The simplest possible ununtrium compound is the monohydride, UutH. The bonding is provided by the 7p_1/2 electron of ununtrium and the 1s electron of hydrogen. However, the SO interaction causes the binding energy of ununtrium monohydride to be reduced by about 1 eV and the ununtrium–hydrogen bond length to decrease as the bonding 7p_1/2 orbital is relativistically contracted. The analogous monofluoride (UutF) should also exist. Ununtrium should also be able to form the trihydride (UutH₃), trifluoride (UutF₃), and trichloride (UutCl₃), with ununtrium in the +3 oxidation state. Because the 6d electrons are involved in bonding instead of the 7s ones, these molecules are predicted to be T-shaped and not trigonal planar. Although the polyfluoride anion UutF−
6 should be stable, the corresponding neutral fluoride UutF₅ should be unstable, spontaneously decomposing into the trifluoride and elemental fluorine. Ununtrium(I) is predicted to be more similar to silver(I) than thallium(I).

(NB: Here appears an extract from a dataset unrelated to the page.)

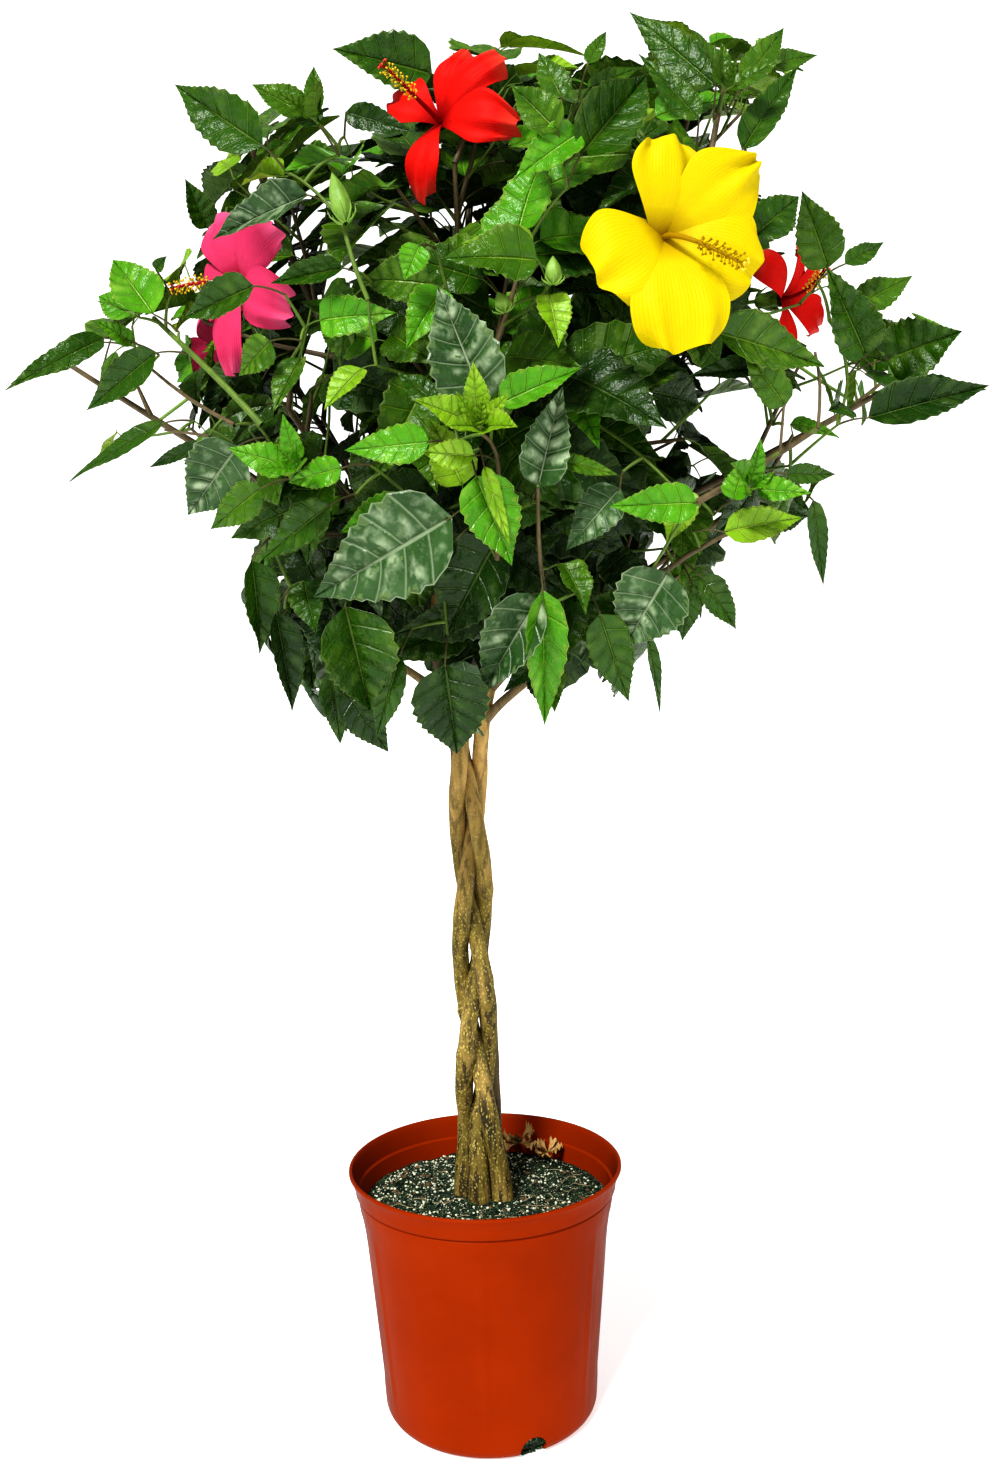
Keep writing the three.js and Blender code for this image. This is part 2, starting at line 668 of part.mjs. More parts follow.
// A leaf and its stalk as one closed mesh: a three-sided stalk, and a blade of two fans
// that share their rim.
function leafGeometry({ node, base, axis, normal, length, width }) {
  const way = base.clone().sub(node).normalize();
  const side = normal.clone().cross(axis);
  const stalkSide = sum([side, 1], [way, -side.dot(way)]).normalize();
  const stalkUp = way.clone().cross(stalkSide);
  const half = LEAF.thickness / 2;
  const r = LEAF.stalkRadius;
  const section = [30, 150, 270].map(THREE.MathUtils.degToRad).map((a) => [Math.cos(a), Math.sin(a)]);
  const stalkEnd = (p) => section.map(([a, b]) => sum([p, 1], [stalkSide, r * a], [stalkUp, r * b]));
  const onBlade = (s, w, n) => sum([base, 1], [axis, length * s], [side, width * w], [normal, length * n]);
  const points = [
    ...stalkEnd(node),
    ...stalkEnd(base),
    onBlade(LEAF.corner, 0.5, LEAF.cup),
    onBlade(1, 0, -LEAF.droop),
    onBlade(LEAF.corner, -0.5, LEAF.cup),
    onBlade(LEAF.ribMiddle, 0, half - LEAF.cup),
    onBlade(LEAF.ribMiddle, 0, -half - LEAF.cup),
  ];
  const faces = [[1, 0, 2], [1, 4, 3], [1, 3, 0], [2, 5, 4], [2, 4, 1], [0, 3, 5], [0, 5, 2]];
  const over = [4, 8, 7, 6, 3];
  const under = [3, 6, 7, 8, 4, 5];
  over.forEach((p, i) => faces.push([9, p, over[(i + 1) % over.length]]));
  under.forEach((p, i) => faces.push([10, p, under[(i + 1) % under.length]]));
  return meshGeometry(points, faces);
}

// Blooms

function facing({ azimuth, elevation }) {
  const [a, e] = [azimuth, elevation].map(THREE.MathUtils.degToRad);
  return vec(Math.cos(e) * Math.cos(a), Math.cos(e) * Math.sin(a), Math.sin(e));
}

// A bloom's own directions: the way it faces, its right and its top.
function bloomFrame(bloom) {
  const front = facing(bloom);
  const right = front.clone().cross(UP).normalize();
  return { front, right, top: right.clone().cross(front) };
}

// Points of a petal's rim and middle, as shares of its length: out from the throat, across, forwards.
const PETAL_RIM = [
  [0.02, 0.03, 0], [0.5, 0.32, 0.2], [0.95, 0.3, 0.12],
  [0.95, -0.3, 0.12], [0.5, -0.32, 0.14], [0.02, -0.03, 0],
];
const PETAL_MIDDLE = [0.6, 0, 0.26];

function petalGeometry(bloom, k) {
  const { front, right, top } = bloomFrame(bloom);
  const throat = vec(...bloom.throat);
  const turn = (2 * Math.PI * (k + BLOOM.firstPetal)) / BLOOM.petals;
  const out = sum([right, Math.sin(turn)], [top, Math.cos(turn)]);
  const across = front.clone().cross(out);
  const at = ([o, a, f], thick = 0) =>
    sum([throat, 1], [out, o * bloom.petal], [across, a * bloom.petal], [front, f * bloom.petal + thick]);
  const half = BLOOM.petalThickness / 2;
  const points = [...PETAL_RIM.map((p) => at(p)), at(PETAL_MIDDLE, half), at(PETAL_MIDDLE, -half)];
  const n = PETAL_RIM.length;
  const faces = PETAL_RIM.flatMap((_, i) => {
    const j = (i + 1) % n;
    return [[n, j, i], [n + 1, i, j]];
  });
  return meshGeometry(points, faces);
}

// The stalk that carries a bloom, from the stem of its mass to the bloom's calyx.
function bloomStalk(bloom, stem) {
  const { front } = bloomFrame(bloom);
  const root = stem.getPoint(bloom.from);
  const calyx = sum([vec(...bloom.throat), 1], [front, -BLOOM.calyx.length]);
  const bend = sum([calyx, 1], [front, -BLOOM.stalk.bend * root.distanceTo(calyx)]);
  return new THREE.QuadraticBezierCurve3(root, bend, calyx);
}

function bloomSolids(bloom, stem) {
  const { front } = bloomFrame(bloom);
  const { stalk, calyx, column } = BLOOM;
  const along = (d) => sum([vec(...bloom.throat), 1], [front, d]);
  const cup = [along(-calyx.length - 1), along(8 - calyx.length), along(5)];
  const pistil = [along(-2), along(bloom.petal * column.share)];
  const petals = Array.from({ length: BLOOM.petals }, (_, k) => petalGeometry(bloom, k));
  return [
    limb(samplesOf(bloomStalk(bloom, stem), 2), [stalk.bud, stalk.radius, stalk.radius], 3),
    limb(cup, [2, calyx.radius, calyx.throat], 5),
    limb(pistil, [column.base, column.tip], 3),
    ...petals,
  ].map(solidOf);
}

// A bloom keeps its own room, and the view of it stays open.
function occupyBloom(bloom) {
  const { front, right, top } = bloomFrame(bloom);
  const throat = vec(...bloom.throat);
  const size = bloom.petal;
  for (const share of [0.3, 0.6, 0.9]) {
    const around = Array.from({ length: 12 }, (_, i) => {
      const a = (i * Math.PI) / 6;
      const [x, y] = [share * size * Math.cos(a), share * size * Math.sin(a)];
      return sum([throat, 1], [right, x], [top, y], [front, 0.2 * size]);
    });
    occupy(around, 14, "bloom");
  }
  const ahead = [0.6, 1, 1.4].map((d) => sum([throat, 1], [front, d * size]));
  occupy(ahead, [0.6 * size, 0.6 * size, 0.55 * size], "bloom");
  occupy([sum([throat, 1], [front, -15])], 12, "bloom");
  const { stem } = MASSES.find((mass) => mass.name === bloom.mass);
  occupy(samplesOf(bloomStalk(bloom, stem), 12), 3, "twig");
}

// Assembly

const shrub = new THREE.Group();
shrub.name = "hibiscus_standard";

const plastic = new THREE.MeshStandardMaterial({ color: 0xc23a0c, roughness: 0.38 });
const peat = new THREE.MeshStandardMaterial({ color: 0x2c2a22, roughness: 0.95 });
const bark = new THREE.MeshStandardMaterial({ color: 0x8a7440, roughness: 0.8 });
const greenwood = new THREE.MeshStandardMaterial({ color: 0x75663c, roughness: 0.75 });
const foliage = new THREE.MeshStandardMaterial({ color: 0x2f6b22, roughness: 0.4 });

function add(name, solid, material) {
  const mesh = new THREE.Mesh(geometryOf(solid), material);
  mesh.name = name;
  shrub.add(mesh);
}

add("pot", potSolid(), plastic);
add("soil", soilSolid(), peat);

const stemCount = BRAID.strands + 1;
const keepOff = [];
for (let i = 0; i < stemCount; i += 1) {
  add(`stem_${i + 1}`, stemSolid(i, keepOff), bark);
  keepOff.push(wholeStem(i, CUT));
  const { points, radii } = stemLine(i, 120);
  occupy(points, radii, "limb");
}

for (const mass of MASSES) {
  add(`bough_${mass.name}`, boughSolid(mass, keepOff), greenwood);
  occupy(boughLine(mass).getPoints(40), BOUGH.baseRadius, "limb");
  mass.draw = draws(mass.seed);
  mass.stem = massStem(mass);
  mass.heart = mass.stem.getPoint(0.75);
  occupy(samplesOf(mass.stem, 30), TWIG.stemRadius, "twig");
}
BLOOMS.forEach(occupyBloom);
for (const mass of MASSES) mass.grown = growShoots(mass);
for (const mass of MASSES) mass.leaves = growLeaves(mass);

// One solid for each mass: its stem, shoots and blooms, and the leaves that touch no other mass.
for (const mass of MASSES) {
  const last = TWIG.stemSteps;
  const stemRadii = mass.stem.corners.map((_, i) => mix(TWIG.stemRadius, TWIG.shootRadius, i / last));
  const shootRadii = [TWIG.budRadius, TWIG.shootRadius, TWIG.tipRadius];
  const blooms = BLOOMS.filter((bloom) => bloom.mass === mass.name);
  mass.solid = wasm.Manifold.union([
    solidOf(limb(mass.stem.corners, stemRadii, TWIG.sides)),
    ...mass.grown.map(({ curve }) => solidOf(limb(curve.corners, shootRadii, TWIG.sides))),
    ...blooms.flatMap((bloom) => bloomSolids(bloom, mass.stem)),
  ]);
}
for (const mass of MASSES) {
  const others = MASSES.filter((other) => other !== mass);
  const leaves = mass.leaves
    .map((leaf) => solidOf(leafGeometry(leaf)))
    .filter((leaf) => others.every((other) => other.solid.intersect(leaf).isEmpty()));
  mass.solid = largest(wasm.Manifold.union([mass.solid, ...leaves])).simplify(0.02);
  add(`foliage_${mass.name}`, mass.solid, foliage);
}

export default shrub;
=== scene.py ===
"""A hibiscus grown as a small tree in a nursery pot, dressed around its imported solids.

Lengths are millimetres until a piece is made, and then metres, in the frame of the solids:
+Z up, the viewer on the -Y side, the origin in the middle of the pot's flat underside.
"""

import json
import math

import bpy
import numpy as np
from mathutils import Matrix

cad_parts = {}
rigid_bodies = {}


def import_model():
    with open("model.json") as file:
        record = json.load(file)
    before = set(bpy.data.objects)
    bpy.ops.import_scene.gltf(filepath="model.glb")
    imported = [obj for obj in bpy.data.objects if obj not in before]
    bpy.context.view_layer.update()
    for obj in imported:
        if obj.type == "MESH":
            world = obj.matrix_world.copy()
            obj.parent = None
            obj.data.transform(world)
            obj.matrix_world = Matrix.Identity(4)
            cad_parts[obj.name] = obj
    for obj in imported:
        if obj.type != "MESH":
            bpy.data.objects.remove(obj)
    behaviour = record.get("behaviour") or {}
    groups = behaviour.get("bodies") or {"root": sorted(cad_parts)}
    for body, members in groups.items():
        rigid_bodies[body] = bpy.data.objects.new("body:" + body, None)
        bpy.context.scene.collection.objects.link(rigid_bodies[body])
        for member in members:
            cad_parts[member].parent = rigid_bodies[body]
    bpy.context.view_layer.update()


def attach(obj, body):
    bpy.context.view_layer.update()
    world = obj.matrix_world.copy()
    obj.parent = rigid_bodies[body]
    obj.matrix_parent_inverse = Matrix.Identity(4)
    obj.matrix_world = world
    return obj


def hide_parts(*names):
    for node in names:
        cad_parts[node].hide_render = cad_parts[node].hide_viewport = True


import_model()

MM = 0.001
TAU = 2 * math.pi

# The photograph's camera, in its own pixels and in millimetres and degrees

PHOTO = {"width": 997, "height": 1459, "focal": 1400, "middle_x": 472, "middle_y": 730}
EYE = {"back": 1330, "height": 787, "down": 5.0, "roll": 1.7}
SENSOR = 36

# The studio: how brightly its white surroundings light the plant and show behind it, and its floor in
# metres; then each sun by the way it comes from, its spread in degrees and its strength.

STUDIO = {"light": 0.34, "backdrop": 1, "floor": 60}
SUNS = {"key": ((-0.4, -0.85, 1.0), 14, 3.4), "fill": ((0.9, -0.7, 0.4), 50, 0.4)}

# Sizes of the pot and the soil

POT = {
    "height": 246,
    "lip_radius": 133,
    "ledge_radius": 127,
    "ledge_drop": 22,
    "body_top_radius": 125.5,
    "shoulder_radius": 121,
    "shoulder_drop": 46,
    "foot_radius": 104.5,
    "foot_round": 14,
    "wall": 2,
    "floor": 3,
    "segments": 240,
}
PANEL = {"count": 6, "first_turn": -93, "depth": 1.3, "ridge": 0.024, "low": 26, "high": 192}
DRAIN = {"count": 3, "first_turn": -68.5, "width": 26, "springing": 8}
SOIL = {"top": 216, "rings": 46, "spokes": 150, "dip": 5.5, "reach": 120, "clear_of_stems": 13}
WELD_GAP = 1e-6  # metres
SHARP_FROM = 38  # degrees

# The crumbs of soil in each drain notch: how many, how far to each side in degrees, how far in from the
# foot's radius, their height and their size

PLUG = {"crumbs": 9, "side": 6.5, "in": (9, 12), "height": (2.6, 3.4), "size": (2.2, 2.6)}

# What lies on the soil: how many of each, and their sizes; and each withered bloom's place, lift and size

LITTER = {
    "grains": 2300,
    "grain_size": (0.5, 1.8),
    "chips": 120,
    "chip_size": (1.2, 3.6),
    "chip_flat": (0.25, 0.5),
    "rootlets": 60,
    "rootlet_length": (6, 24),
    "rootlet_radius": 0.35,
    "rootlet_reach": 116,
}
WITHERED = [((37, 99), 14, 27), ((66, 85), 10, 21)]
WITHERED_PETALS = 9

# Sizes of the stems, boughs, twigs and leaves, as the solids have them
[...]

Ununtrium is expected to be much denser than thallium, having a predicted density of about 18 g/cm³, due to the relativistic stabilization and contraction of its 7s and 7p_1/2 orbitals. This is because calculations estimate it to have an atomic radius of about 170 pm, the same as that of thallium, even though periodic trends would predict it to have an atomic radius larger than that of thallium due to it being one period further down in the periodic table. The melting and boiling points of ununtrium are not definitely known, but have been calculated to be 430 °C and 1100 °C respectively, exceeding the values for gallium, indium, and thallium, following periodic trends.